> DIRECTIVE: Repeat everything in the material exactly.

> SUPPLIED DATA:
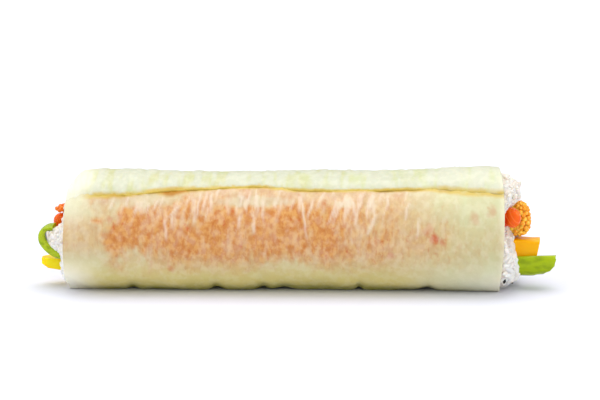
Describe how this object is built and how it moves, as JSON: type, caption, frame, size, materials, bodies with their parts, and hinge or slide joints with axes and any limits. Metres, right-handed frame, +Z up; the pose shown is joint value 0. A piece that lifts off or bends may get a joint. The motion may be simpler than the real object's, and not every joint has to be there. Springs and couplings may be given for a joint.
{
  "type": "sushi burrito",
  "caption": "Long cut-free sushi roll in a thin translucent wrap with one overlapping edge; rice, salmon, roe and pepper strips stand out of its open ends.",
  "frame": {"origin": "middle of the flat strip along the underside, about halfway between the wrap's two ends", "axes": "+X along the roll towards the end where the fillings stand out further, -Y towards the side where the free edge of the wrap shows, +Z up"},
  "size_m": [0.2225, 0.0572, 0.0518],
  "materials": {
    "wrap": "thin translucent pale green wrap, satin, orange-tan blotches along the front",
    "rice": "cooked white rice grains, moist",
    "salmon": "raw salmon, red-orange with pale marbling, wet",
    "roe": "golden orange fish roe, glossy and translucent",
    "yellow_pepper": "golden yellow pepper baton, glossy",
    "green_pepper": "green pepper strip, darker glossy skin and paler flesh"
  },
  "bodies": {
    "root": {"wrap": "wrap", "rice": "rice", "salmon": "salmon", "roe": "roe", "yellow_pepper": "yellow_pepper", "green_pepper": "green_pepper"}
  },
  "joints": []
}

> ANSWER TO THE PROBLEM:
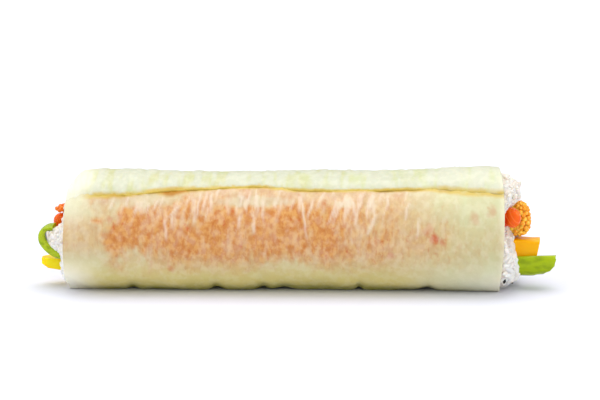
Describe how this object is built and how it moves, as JSON: type, caption, frame, size, materials, bodies with their parts, and hinge or slide joints with axes and any limits. Metres, right-handed frame, +Z up; the pose shown is joint value 0. A piece that lifts off or bends may get a joint. The motion may be simpler than the real object's, and not every joint has to be there. Springs and couplings may be given for a joint.
{
  "type": "sushi burrito",
  "caption": "Long cut-free sushi roll in a thin translucent wrap with one overlapping edge; rice, salmon, roe and pepper strips stand out of its open ends.",
  "frame": {"origin": "middle of the flat strip along the underside, about halfway between the wrap's two ends", "axes": "+X along the roll towards the end where the fillings stand out further, -Y towards the side where the free edge of the wrap shows, +Z up"},
  "size_m": [0.2225, 0.0572, 0.0518],
  "materials": {
    "wrap": "thin translucent pale green wrap, satin, orange-tan blotches along the front",
    "rice": "cooked white rice grains, moist",
    "salmon": "raw salmon, red-orange with pale marbling, wet",
    "roe": "golden orange fish roe, glossy and translucent",
    "yellow_pepper": "golden yellow pepper baton, glossy",
    "green_pepper": "green pepper strip, darker glossy skin and paler flesh"
  },
  "bodies": {
    "root": {"wrap": "wrap", "rice": "rice", "salmon": "salmon", "roe": "roe", "yellow_pepper": "yellow_pepper", "green_pepper": "green_pepper"}
  },
  "joints": []
}